--- Dataset section ---
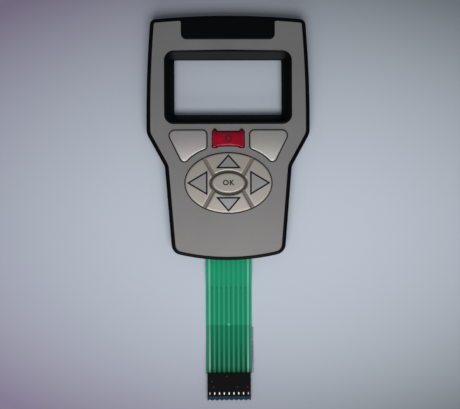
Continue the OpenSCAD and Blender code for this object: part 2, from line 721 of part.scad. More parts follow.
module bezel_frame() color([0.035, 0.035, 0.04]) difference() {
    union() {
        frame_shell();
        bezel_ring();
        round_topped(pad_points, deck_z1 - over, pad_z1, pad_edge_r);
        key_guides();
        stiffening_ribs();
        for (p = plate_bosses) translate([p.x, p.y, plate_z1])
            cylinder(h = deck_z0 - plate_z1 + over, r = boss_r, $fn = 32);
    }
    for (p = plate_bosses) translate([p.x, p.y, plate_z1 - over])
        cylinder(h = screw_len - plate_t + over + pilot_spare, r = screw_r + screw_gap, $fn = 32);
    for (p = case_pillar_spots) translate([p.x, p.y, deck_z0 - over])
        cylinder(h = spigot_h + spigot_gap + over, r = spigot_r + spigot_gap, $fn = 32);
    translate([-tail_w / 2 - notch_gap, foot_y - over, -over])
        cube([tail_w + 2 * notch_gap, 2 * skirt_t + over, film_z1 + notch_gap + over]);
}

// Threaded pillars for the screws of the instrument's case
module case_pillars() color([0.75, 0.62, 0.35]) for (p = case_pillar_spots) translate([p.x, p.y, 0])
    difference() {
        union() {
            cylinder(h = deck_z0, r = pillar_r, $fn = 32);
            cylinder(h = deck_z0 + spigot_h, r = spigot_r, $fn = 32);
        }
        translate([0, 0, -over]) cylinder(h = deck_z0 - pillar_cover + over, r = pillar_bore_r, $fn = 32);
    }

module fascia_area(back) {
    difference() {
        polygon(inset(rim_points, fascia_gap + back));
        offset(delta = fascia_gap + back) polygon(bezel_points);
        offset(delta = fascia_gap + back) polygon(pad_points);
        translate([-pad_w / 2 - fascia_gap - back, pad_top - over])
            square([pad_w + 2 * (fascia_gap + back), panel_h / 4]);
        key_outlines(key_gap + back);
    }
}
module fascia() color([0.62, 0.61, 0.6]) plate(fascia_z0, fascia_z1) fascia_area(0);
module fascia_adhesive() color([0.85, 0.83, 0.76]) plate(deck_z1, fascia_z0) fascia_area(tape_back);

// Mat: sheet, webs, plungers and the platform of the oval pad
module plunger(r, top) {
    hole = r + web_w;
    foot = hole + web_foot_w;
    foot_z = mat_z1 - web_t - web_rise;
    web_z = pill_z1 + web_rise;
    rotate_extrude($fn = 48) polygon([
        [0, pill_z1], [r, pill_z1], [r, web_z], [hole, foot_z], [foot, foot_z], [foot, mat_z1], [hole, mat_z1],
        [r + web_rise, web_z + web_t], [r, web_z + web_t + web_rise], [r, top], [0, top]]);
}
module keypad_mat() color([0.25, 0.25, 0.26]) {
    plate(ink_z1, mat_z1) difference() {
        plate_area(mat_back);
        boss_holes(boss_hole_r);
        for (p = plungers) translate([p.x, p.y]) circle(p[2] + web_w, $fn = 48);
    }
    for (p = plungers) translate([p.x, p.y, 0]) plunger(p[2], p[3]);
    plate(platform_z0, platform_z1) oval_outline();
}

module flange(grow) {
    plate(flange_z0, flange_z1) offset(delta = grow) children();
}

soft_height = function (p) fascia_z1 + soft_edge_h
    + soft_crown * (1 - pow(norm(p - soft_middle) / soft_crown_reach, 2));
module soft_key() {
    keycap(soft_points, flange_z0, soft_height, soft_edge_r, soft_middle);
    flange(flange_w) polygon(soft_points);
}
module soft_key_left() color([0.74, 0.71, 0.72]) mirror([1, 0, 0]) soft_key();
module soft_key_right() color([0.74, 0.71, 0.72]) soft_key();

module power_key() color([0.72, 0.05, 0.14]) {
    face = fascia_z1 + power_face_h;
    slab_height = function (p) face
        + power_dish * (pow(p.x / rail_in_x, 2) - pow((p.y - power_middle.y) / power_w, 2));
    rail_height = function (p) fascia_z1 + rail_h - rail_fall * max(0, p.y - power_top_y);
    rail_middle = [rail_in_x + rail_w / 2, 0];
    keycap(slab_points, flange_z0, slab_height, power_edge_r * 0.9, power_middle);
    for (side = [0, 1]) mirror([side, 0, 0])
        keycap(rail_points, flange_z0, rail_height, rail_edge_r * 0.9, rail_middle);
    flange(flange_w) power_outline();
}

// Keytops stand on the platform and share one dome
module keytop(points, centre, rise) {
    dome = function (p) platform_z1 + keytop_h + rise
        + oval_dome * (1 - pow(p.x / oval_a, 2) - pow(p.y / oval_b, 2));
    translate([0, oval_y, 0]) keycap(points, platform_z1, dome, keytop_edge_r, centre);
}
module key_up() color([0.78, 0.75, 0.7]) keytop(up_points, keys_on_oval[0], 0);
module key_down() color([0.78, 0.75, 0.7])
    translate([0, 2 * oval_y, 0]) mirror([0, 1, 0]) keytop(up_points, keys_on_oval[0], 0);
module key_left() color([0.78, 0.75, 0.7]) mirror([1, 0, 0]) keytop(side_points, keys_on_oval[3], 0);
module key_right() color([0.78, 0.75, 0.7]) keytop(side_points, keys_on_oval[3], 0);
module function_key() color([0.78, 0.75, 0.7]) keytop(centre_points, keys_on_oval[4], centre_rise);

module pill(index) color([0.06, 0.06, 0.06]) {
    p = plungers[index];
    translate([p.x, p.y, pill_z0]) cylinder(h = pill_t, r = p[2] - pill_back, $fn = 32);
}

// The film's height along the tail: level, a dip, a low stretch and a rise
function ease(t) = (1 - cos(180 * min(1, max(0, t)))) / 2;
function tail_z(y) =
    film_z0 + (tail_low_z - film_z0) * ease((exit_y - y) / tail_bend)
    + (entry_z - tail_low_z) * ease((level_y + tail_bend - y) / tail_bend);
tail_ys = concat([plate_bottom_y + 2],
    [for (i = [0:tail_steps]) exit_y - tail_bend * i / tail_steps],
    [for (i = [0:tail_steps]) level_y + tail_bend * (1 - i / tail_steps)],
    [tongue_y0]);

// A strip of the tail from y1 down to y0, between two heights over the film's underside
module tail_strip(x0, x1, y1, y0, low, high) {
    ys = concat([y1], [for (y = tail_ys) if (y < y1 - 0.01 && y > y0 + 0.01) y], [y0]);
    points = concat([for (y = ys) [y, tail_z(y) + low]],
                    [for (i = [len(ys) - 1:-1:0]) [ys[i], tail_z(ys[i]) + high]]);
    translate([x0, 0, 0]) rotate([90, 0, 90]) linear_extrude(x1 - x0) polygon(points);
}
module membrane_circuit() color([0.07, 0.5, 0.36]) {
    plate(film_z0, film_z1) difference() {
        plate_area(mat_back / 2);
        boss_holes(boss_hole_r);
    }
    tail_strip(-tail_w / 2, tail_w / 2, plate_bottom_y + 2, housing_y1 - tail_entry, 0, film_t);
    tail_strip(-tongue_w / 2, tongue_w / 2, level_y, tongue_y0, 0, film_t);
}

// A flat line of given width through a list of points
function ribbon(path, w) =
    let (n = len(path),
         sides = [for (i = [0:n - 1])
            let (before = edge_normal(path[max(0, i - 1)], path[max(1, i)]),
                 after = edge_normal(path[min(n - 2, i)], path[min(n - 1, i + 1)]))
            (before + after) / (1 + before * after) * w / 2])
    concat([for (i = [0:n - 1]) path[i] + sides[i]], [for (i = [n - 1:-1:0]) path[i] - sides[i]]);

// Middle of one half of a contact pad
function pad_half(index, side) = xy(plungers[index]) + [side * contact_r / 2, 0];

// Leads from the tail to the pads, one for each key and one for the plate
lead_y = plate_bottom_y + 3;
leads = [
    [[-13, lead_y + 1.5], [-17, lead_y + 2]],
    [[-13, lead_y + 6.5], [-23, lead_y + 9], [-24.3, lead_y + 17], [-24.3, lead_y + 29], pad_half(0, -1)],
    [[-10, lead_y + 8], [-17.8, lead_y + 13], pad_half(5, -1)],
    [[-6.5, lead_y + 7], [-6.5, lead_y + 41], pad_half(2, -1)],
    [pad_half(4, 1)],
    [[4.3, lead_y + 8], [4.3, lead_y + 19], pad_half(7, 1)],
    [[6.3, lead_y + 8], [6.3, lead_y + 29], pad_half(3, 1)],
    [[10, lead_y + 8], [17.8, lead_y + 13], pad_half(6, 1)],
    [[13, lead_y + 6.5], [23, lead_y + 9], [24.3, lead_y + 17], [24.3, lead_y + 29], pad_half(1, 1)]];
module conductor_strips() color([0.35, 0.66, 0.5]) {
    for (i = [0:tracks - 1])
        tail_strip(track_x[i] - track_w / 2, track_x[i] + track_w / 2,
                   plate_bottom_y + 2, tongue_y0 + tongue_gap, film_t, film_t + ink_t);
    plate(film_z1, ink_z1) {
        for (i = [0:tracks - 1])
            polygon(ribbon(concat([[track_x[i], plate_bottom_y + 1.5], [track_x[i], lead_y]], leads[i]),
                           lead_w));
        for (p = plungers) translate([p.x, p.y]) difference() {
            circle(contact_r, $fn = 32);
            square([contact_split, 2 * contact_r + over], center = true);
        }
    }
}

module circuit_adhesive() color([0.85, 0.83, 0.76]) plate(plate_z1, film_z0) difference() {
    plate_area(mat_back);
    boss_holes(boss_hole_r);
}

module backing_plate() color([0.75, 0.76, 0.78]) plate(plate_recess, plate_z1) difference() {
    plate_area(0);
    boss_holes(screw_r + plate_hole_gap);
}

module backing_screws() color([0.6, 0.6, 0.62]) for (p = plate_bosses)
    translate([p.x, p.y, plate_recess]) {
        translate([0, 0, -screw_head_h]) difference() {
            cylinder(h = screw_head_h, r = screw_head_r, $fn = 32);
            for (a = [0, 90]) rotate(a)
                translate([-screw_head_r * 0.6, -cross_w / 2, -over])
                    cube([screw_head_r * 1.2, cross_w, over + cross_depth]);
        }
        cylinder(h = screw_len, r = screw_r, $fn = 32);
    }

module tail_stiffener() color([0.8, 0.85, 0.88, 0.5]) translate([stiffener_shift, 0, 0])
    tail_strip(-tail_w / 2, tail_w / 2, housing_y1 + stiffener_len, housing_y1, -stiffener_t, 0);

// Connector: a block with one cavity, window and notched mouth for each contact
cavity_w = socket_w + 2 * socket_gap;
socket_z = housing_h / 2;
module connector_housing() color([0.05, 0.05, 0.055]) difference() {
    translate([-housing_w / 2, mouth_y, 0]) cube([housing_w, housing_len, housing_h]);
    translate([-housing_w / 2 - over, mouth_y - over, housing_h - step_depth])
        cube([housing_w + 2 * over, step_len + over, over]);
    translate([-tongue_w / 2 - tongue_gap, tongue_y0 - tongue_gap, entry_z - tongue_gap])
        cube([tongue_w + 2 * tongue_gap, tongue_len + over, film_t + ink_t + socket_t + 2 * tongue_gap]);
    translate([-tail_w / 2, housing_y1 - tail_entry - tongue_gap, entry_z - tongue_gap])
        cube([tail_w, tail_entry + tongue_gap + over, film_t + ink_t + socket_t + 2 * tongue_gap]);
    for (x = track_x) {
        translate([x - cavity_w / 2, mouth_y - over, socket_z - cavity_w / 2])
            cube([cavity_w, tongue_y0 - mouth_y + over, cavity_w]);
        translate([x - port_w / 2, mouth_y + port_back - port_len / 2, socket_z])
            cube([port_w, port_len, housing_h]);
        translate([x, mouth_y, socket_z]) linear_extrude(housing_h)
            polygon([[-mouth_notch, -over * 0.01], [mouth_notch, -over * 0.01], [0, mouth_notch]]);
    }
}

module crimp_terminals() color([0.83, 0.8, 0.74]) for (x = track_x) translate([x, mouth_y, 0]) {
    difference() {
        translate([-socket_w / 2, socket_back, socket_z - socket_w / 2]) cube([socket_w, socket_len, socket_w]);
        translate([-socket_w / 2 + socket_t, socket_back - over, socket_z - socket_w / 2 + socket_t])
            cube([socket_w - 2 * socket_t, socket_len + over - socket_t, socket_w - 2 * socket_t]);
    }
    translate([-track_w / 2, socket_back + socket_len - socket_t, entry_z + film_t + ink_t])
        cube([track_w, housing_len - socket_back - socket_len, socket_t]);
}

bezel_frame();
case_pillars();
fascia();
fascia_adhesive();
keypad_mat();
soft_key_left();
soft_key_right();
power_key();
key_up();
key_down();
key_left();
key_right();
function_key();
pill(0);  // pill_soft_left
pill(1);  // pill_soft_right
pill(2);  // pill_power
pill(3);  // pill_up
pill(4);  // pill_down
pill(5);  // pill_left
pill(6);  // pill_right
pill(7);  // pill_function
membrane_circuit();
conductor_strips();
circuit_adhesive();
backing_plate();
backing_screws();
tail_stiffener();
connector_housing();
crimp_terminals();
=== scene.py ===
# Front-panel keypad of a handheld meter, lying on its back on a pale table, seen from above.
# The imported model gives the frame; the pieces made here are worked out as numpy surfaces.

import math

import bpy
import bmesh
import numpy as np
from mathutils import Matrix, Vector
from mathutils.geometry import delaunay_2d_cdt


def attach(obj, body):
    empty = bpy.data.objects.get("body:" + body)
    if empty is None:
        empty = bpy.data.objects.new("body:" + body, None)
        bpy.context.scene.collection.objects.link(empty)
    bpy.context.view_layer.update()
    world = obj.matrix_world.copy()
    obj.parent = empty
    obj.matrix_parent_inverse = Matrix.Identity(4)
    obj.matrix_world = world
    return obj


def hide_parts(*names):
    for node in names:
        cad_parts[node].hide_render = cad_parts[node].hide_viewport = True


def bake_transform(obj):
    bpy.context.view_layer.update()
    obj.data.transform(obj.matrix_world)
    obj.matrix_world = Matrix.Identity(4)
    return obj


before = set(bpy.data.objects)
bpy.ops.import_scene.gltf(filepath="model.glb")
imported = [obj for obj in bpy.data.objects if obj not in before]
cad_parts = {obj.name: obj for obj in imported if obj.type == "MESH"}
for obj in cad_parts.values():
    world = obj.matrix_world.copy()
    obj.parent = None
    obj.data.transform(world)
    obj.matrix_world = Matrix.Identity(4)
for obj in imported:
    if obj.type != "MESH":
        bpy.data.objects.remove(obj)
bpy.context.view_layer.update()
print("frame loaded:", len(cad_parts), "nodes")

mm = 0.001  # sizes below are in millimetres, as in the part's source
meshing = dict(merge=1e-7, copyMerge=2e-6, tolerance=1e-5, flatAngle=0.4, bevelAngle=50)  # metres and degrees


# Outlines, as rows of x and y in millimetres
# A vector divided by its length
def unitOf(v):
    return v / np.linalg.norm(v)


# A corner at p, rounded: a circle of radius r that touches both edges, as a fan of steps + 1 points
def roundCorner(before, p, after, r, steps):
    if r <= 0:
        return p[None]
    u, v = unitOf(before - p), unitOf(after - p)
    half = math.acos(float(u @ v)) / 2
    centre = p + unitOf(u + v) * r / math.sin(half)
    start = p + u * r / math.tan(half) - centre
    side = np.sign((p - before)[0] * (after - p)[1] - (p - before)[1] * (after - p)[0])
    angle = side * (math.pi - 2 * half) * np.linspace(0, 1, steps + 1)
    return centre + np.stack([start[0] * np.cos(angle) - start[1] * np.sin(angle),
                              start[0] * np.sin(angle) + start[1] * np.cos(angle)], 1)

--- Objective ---
Transcribe, exactly and exclusively, the run of lines that opens with the line bearing "obj.parent = None" and closes with the line bearing "return v / np.linalg.norm(v)".

--- Completed exercise ---
    obj.parent = None
    obj.data.transform(world)
    obj.matrix_world = Matrix.Identity(4)
for obj in imported:
    if obj.type != "MESH":
        bpy.data.objects.remove(obj)
bpy.context.view_layer.update()
print("frame loaded:", len(cad_parts), "nodes")

mm = 0.001  # sizes below are in millimetres, as in the part's source
meshing = dict(merge=1e-7, copyMerge=2e-6, tolerance=1e-5, flatAngle=0.4, bevelAngle=50)  # metres and degrees


# Outlines, as rows of x and y in millimetres
# A vector divided by its length
def unitOf(v):
    return v / np.linalg.norm(v)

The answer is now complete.